| THE PROBLEM |
Repeat exactly the stretch of lines from the line containing "right_rim_screw();" through the line containing "for node in", both included, and nothing else.

| SOURCE DATA |

• • • • •

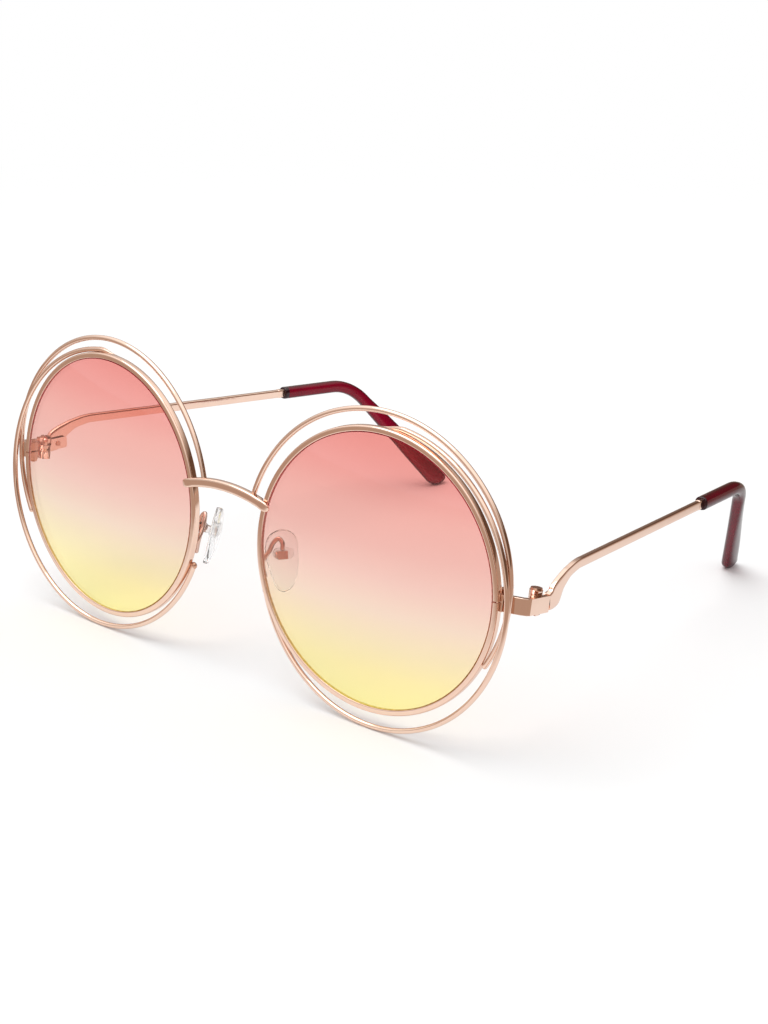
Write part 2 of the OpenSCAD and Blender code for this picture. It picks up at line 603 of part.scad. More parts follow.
// Points of the gooseneck from the rim to the box, as shares of the height of the pad
arm_shares = [[-0.028, -0.186, 0.066], [-0.012, -0.126, 0.19], [0.02, -0.049, 0.26], [0.066, 0, 0.195]];
arm_points = concat(
    [for (a = [0, 6]) ring_pt(concat(arm_foot_r * ray(arm_foot_dir - a), [-rim_half - 3 * solder - arm_r]))],
    [for (q = arm_shares) pad_pt(pad_len * q)],
    [pad_pt([cheek_r, 0, cheek_r + solder])]);
arm_steps = 4;
function arm_point(i) = arm_points[min(max(i, 0), len(arm_points) - 1)];
function arm_at(t) = let (i = min(floor(t), len(arm_points) - 2), u = t - i)
    catmull(arm_point(i - 1), arm_point(i), arm_point(i + 1), arm_point(i + 2), u);
arm_sides = 10;
function arm_ring(t) = let (dir = unit(arm_at(t + 0.03) - arm_at(t - 0.03)),
        side = unit(cross(dir, [0.3, 1, 0])), rise = cross(side, dir))
    [for (i = [0 : arm_sides - 1]) let (a = full_turn * (i + 0.5) / arm_sides)
        arm_at(t) + arm_r * (cos(a) * side + sin(a) * rise)];
module pad_arm() color(rose_gold)
    placed() sweep([for (k = [0 : arm_steps * (len(arm_points) - 1)]) arm_ring(k / arm_steps)], arm_sides);

// Two cheeks and a back wall, soldered to the arm
module pad_box() color(rose_gold) pad_frame() difference() {
    union() {
        rotate([90, 0, 0]) cylinder(2 * (cheek_in + cheek_t), cheek_r, cheek_r, center = true, $fn = bore_fn);
        translate([0, -cheek_in - cheek_t, -cheek_r])
            cube([cheek_r + cheek_t, 2 * (cheek_in + cheek_t), 2 * cheek_r]);
    }
    translate([-2 * cheek_r, -cheek_in, -2 * cheek_r])
        cube([3 * cheek_r - knuckle_fit, 2 * cheek_in, 4 * cheek_r]);
    rotate([90, 0, 0]) cylinder(4 * cheek_r, pad_screw_d / 2 + screw_fit, pad_screw_d / 2 + screw_fit,
        center = true, $fn = bore_fn);
}

module pad_screw() color(solder_gold) pad_frame() rotate([90, 0, 0]) difference() {
    half = cheek_in + cheek_t;
    head_h = pad_screw_d * 0.4;
    union() {
        cylinder(2 * half, pad_screw_d / 2, pad_screw_d / 2, center = true, $fn = bore_fn);
        translate([0, 0, half]) cylinder(head_h, pad_screw_d * 0.95, pad_screw_d * 0.8, $fn = bore_fn);
    }
    translate([-pad_screw_d, -slot_w / 2, half + head_h / 2]) cube([2 * pad_screw_d, slot_w, head_h]);
}

// A tab that turns on the pad screw, with a plate that the silicone is moulded round
module insert_plate(grow, t) {
    for (y = [0, insert_back]) translate([-pad_back - insert_t - grow, y, 0]) rotate([0, 90, 0])
        cylinder(t, insert_d / 2 + grow, insert_d / 2 + grow, $fn = bore_fn);
    translate([-pad_back - insert_t - grow, 0, -insert_d / 2 - grow])
        cube([t, insert_back, insert_d + 2 * grow]);
}
module pad_insert() color(rose_gold) pad_frame() difference() {
    union() {
        rotate([90, 0, 0]) cylinder(tab_t, tab_r, tab_r, center = true, $fn = bore_fn);
        translate([-pad_back - insert_t / 2, -tab_t / 2, -tab_r])
            cube([pad_back + insert_t / 2, tab_t, 2 * tab_r]);
        insert_plate(0, insert_t);
    }
    rotate([90, 0, 0]) cylinder(2 * tab_t, pad_screw_d / 2 + screw_fit, pad_screw_d / 2 + screw_fit,
        center = true, $fn = bore_fn);
}

// The pad is a drop shape, wide above and narrow below, crowned towards the nose
pad_rings = 14;
pad_sides = 16;
function pad_outline(u) = sqrt(max(0, 1 - pow(2 * u - 1, 4))) * (0.66 + 0.34 * smooth(u * 1.25));
function pad_ring(k) = let (u = 0.5 - 0.499 * cos(180 * k / (pad_rings - 1)),
        z = (u - 1 + pad_top_share) * pad_len, w = pad_w * pad_outline(u),
        t = pad_t * (0.35 + 0.65 * sqrt(max(0, 1 - pow(2 * u - 1, 2)))))
    [for (i = [0 : pad_sides - 1]) let (a = full_turn * (i + 0.5) / pad_sides, q = corner_pt(a, 0.8))
        [-pad_back - t / 2 - q.x * t / 2, pad_shift + q.y * w / 2, z]];
module nose_pad() color(clear) pad_frame() difference() {
    sweep([for (k = [0 : pad_rings - 1]) pad_ring(k)], pad_sides);
    insert_plate(solder, insert_t + over);
}

module other_side() mirror([1, 0, 0]) children();
module left_rim() rim();
module right_rim() other_side() rim();
module left_lens() lens();
module right_lens() other_side() lens();
module left_upper_wire() upper_wire();
module right_upper_wire() other_side() upper_wire();
module left_lower_wire() lower_wire();
module right_lower_wire() other_side() lower_wire();
module left_endpiece() endpiece();
module right_endpiece() other_side() endpiece();
module left_upper_lock() rim_lock(1);
module right_upper_lock() other_side() rim_lock(1);
module left_lower_lock() rim_lock(-1);
module right_lower_lock() other_side() rim_lock(-1);
module left_rim_screw() rim_screw();
module right_rim_screw() other_side() rim_screw();
module left_front_hinge() front_hinge();
module right_front_hinge() other_side() front_hinge();
module left_hinge_screw() hinge_screw();
module right_hinge_screw() other_side() hinge_screw();
module left_temple() temple();
module right_temple() other_side() temple();
module left_temple_hinge() temple_hinge();
module right_temple_hinge() other_side() temple_hinge();
module left_temple_rivet() temple_rivet();
module right_temple_rivet() other_side() temple_rivet();
module left_ear_tip() ear_tip();
module right_ear_tip() other_side() ear_tip();
module left_pad_arm() pad_arm();
module right_pad_arm() other_side() pad_arm();
module left_pad_box() pad_box();
module right_pad_box() other_side() pad_box();
module left_pad_screw() pad_screw();
module right_pad_screw() other_side() pad_screw();
module left_pad_insert() pad_insert();
module right_pad_insert() other_side() pad_insert();
module left_nose_pad() nose_pad();
module right_nose_pad() other_side() nose_pad();

bridge();
left_rim();
right_rim();
left_lens();
right_lens();
left_upper_wire();
right_upper_wire();
left_lower_wire();
right_lower_wire();
left_endpiece();
right_endpiece();
left_upper_lock();
right_upper_lock();
left_lower_lock();
right_lower_lock();
left_rim_screw();
right_rim_screw();
left_front_hinge();
right_front_hinge();
left_hinge_screw();
right_hinge_screw();
left_temple();
right_temple();
left_temple_hinge();
right_temple_hinge();
left_temple_rivet();
right_temple_rivet();
left_ear_tip();
right_ear_tip();
left_pad_arm();
right_pad_arm();
left_pad_box();
right_pad_box();
left_pad_screw();
right_pad_screw();
left_pad_insert();
right_pad_insert();
left_nose_pad();
right_nose_pad();
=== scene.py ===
# %% [markdown]
# # Oversized round sunglasses
# These are large round glasses in rose-gold wire. Each lens sits in a thin rim, and two loose
# wires swing round every rim like a halo. The lenses fade from rose to yellow, the ear tips
# are burgundy acetate, and two clear silicone pads rest on the nose.
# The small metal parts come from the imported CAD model, which is loaded as a fixed frame. This
# script gives every part its finish, and builds the round and the soft parts again, smoothly.

# %% Load the frame
import json
import math
import bmesh
import bpy
from mathutils import Matrix, Vector


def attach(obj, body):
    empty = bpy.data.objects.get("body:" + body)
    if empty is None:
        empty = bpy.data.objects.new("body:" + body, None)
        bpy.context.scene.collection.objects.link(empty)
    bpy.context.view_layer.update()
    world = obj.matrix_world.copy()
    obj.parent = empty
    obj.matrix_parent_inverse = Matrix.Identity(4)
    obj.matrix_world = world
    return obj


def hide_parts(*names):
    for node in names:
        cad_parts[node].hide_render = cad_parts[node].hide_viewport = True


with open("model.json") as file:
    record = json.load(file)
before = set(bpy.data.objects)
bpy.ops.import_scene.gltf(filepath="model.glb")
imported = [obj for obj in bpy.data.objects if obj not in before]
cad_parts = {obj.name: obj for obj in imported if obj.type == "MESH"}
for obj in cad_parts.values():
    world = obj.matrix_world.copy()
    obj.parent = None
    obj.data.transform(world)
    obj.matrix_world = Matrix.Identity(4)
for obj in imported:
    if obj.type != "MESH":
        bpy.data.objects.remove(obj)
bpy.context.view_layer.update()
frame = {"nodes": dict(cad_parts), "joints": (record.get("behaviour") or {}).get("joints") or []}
NODES = frame["nodes"]
MM = 0.001
JOINTS = {joint["name"]: joint for joint in frame["joints"]}
HINGE = Vector(JOINTS["left_temple_fold"]["pos_m"]) / MM
HINGE_BEHIND, HINGE_BELOW = 10.5, 0.6
FRONT_Y = HINGE.y - HINGE_BEHIND
LENS_Z = HINGE.z + HINGE_BELOW


# %% [markdown]
# ## Camera
# The photograph looks down a little, from the front left of the glasses, with a long lens that
# keeps the two rims close to true circles. The camera's place and turn were worked out from
# points that can be found on both sides of the glasses. They are kept relative to the lenses,
# whose place follows from the joint of the left temple.

# %% Camera
FOCAL, SENSOR = 72.49, 36
CAMERA_AT = Vector((296.67, FRONT_Y - 304.96, LENS_Z + 154.28)) * MM
CAMERA_TURN = [math.radians(a) for a in (70.486, -1.089, 40.2)]
camera = bpy.data.objects.new("camera", bpy.data.cameras.new("camera"))
bpy.context.scene.collection.objects.link(camera)
camera.location = CAMERA_AT
camera.rotation_euler = CAMERA_TURN
camera.data.lens = FOCAL
camera.data.sensor_width = SENSOR
camera.data.clip_start = 0.01
bpy.context.scene.camera = camera
bpy.context.scene.view_settings.view_transform = "Standard"
print("camera", camera.location)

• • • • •

| OUTPUT |
right_rim_screw();
left_front_hinge();
right_front_hinge();
left_hinge_screw();
right_hinge_screw();
left_temple();
right_temple();
left_temple_hinge();
right_temple_hinge();
left_temple_rivet();
right_temple_rivet();
left_ear_tip();
right_ear_tip();
left_pad_arm();
right_pad_arm();
left_pad_box();
right_pad_box();
left_pad_screw();
right_pad_screw();
left_pad_insert();
right_pad_insert();
left_nose_pad();
right_nose_pad();
=== scene.py ===
# %% [markdown]
# # Oversized round sunglasses
# These are large round glasses in rose-gold wire. Each lens sits in a thin rim, and two loose
# wires swing round every rim like a halo. The lenses fade from rose to yellow, the ear tips
# are burgundy acetate, and two clear silicone pads rest on the nose.
# The small metal parts come from the imported CAD model, which is loaded as a fixed frame. This
# script gives every part its finish, and builds the round and the soft parts again, smoothly.

# %% Load the frame
import json
import math
import bmesh
import bpy
from mathutils import Matrix, Vector


def attach(obj, body):
    empty = bpy.data.objects.get("body:" + body)
    if empty is None:
        empty = bpy.data.objects.new("body:" + body, None)
        bpy.context.scene.collection.objects.link(empty)
    bpy.context.view_layer.update()
    world = obj.matrix_world.copy()
    obj.parent = empty
    obj.matrix_parent_inverse = Matrix.Identity(4)
    obj.matrix_world = world
    return obj


def hide_parts(*names):
    for node in names:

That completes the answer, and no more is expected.